- Task requirements: Every line in the listing below from the one with "imported = [obj" through the one with "SIDE_CENTRE = 0.0963" is to be reproduced exactly, both ends included; leave out the rest.
## Begin
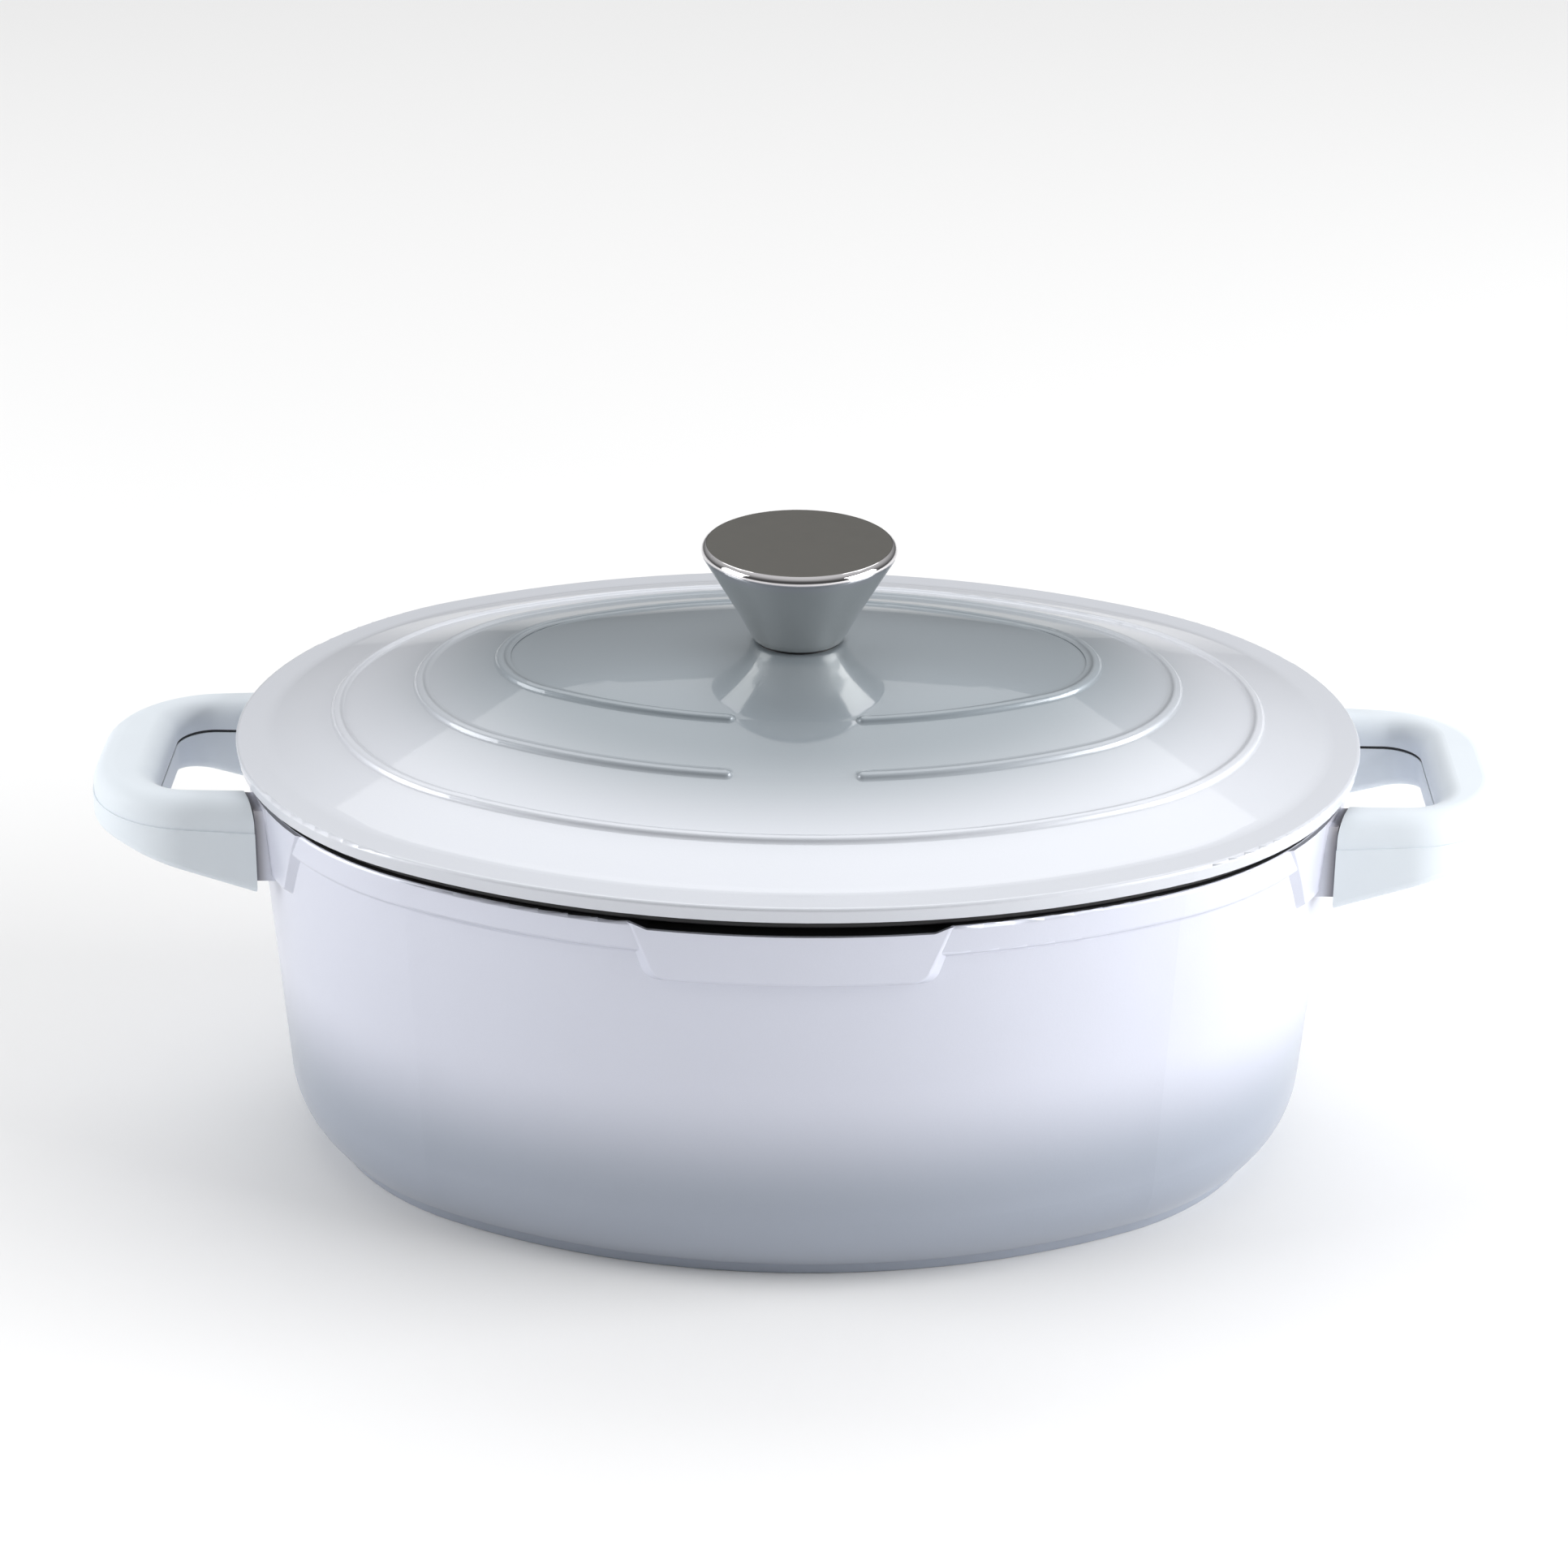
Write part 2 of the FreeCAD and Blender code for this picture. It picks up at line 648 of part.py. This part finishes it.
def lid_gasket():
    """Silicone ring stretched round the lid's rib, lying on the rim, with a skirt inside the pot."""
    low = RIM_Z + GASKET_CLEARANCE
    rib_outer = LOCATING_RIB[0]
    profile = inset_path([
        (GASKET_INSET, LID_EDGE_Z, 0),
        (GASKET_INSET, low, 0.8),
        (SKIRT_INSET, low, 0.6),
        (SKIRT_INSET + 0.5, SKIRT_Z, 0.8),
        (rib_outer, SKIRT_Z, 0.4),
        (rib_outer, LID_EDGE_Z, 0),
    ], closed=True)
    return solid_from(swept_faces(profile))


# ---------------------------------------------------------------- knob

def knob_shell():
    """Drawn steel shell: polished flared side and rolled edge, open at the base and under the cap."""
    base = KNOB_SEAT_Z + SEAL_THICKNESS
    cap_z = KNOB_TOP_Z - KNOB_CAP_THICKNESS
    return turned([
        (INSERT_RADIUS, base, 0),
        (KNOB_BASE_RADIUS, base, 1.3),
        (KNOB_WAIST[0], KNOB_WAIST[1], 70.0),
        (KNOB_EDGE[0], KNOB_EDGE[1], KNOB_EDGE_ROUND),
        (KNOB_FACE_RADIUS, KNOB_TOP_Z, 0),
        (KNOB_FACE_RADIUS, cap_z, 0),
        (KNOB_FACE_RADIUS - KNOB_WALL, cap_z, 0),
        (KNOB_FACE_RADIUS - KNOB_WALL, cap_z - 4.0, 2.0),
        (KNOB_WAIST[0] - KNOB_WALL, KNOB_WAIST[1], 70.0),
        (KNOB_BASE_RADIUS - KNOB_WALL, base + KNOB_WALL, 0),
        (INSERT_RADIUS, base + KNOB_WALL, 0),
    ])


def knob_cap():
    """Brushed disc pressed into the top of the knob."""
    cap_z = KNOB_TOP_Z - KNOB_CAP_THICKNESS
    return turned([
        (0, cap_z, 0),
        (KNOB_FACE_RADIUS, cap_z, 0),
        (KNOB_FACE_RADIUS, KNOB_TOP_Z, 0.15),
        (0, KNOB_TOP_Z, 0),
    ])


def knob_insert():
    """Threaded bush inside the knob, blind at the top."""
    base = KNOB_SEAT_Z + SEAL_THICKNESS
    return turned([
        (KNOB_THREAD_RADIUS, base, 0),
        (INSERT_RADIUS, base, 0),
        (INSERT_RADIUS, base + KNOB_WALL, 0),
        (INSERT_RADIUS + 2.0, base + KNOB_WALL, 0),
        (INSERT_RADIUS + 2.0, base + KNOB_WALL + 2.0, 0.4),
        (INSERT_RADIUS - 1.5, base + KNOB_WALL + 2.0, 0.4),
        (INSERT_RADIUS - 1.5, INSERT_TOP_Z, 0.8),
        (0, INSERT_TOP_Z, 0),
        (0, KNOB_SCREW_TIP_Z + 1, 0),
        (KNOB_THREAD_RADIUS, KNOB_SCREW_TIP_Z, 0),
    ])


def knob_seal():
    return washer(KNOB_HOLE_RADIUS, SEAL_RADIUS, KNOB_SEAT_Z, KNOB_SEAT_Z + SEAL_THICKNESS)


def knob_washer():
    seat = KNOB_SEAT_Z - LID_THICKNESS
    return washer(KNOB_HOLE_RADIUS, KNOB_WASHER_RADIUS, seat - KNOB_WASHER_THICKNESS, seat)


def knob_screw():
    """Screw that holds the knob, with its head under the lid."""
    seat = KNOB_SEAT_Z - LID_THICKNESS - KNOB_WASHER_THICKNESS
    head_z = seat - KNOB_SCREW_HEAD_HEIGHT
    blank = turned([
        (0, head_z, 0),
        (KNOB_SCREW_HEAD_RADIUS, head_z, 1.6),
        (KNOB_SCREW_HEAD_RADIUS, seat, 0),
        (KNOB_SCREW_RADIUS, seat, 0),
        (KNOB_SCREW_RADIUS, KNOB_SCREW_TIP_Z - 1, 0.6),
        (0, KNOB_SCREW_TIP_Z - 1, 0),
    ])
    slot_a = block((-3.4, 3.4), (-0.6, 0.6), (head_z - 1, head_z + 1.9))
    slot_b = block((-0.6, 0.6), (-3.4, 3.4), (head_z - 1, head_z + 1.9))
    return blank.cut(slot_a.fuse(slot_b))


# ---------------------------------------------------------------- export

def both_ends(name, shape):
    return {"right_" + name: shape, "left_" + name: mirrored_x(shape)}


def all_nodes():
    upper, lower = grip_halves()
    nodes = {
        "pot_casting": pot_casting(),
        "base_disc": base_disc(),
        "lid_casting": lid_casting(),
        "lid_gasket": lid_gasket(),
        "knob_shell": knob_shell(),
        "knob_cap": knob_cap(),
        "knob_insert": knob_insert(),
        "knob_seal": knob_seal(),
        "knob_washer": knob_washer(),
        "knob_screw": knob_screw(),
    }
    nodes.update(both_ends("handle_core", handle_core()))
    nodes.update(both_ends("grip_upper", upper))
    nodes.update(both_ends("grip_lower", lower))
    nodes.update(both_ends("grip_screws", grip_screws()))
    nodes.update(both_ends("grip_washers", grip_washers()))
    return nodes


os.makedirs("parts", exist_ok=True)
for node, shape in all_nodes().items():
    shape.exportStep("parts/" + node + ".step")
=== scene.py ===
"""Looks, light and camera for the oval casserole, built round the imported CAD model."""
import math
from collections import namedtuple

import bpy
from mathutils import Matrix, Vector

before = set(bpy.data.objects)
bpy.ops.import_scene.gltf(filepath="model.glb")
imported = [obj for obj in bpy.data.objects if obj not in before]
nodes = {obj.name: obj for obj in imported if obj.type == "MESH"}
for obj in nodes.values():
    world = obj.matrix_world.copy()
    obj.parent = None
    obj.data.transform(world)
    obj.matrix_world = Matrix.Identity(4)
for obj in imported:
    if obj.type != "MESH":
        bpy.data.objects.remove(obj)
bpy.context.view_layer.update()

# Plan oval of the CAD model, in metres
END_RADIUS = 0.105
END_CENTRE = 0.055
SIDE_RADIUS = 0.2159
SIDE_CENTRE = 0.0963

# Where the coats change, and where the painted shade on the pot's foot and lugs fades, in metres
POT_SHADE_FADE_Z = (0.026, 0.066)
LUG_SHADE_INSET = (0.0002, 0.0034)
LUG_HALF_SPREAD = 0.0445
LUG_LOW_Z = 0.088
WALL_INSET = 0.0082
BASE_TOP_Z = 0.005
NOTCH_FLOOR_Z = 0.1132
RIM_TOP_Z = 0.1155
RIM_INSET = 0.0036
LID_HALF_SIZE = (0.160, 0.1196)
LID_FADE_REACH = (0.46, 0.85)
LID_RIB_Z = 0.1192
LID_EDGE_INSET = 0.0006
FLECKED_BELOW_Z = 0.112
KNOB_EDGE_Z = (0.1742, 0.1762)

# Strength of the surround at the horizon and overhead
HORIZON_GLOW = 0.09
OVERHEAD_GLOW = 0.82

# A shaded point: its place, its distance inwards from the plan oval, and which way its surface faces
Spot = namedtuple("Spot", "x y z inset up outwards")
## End
- Answer to this exercise:
imported = [obj for obj in bpy.data.objects if obj not in before]
nodes = {obj.name: obj for obj in imported if obj.type == "MESH"}
for obj in nodes.values():
    world = obj.matrix_world.copy()
    obj.parent = None
    obj.data.transform(world)
    obj.matrix_world = Matrix.Identity(4)
for obj in imported:
    if obj.type != "MESH":
        bpy.data.objects.remove(obj)
bpy.context.view_layer.update()

# Plan oval of the CAD model, in metres
END_RADIUS = 0.105
END_CENTRE = 0.055
SIDE_RADIUS = 0.2159
SIDE_CENTRE = 0.0963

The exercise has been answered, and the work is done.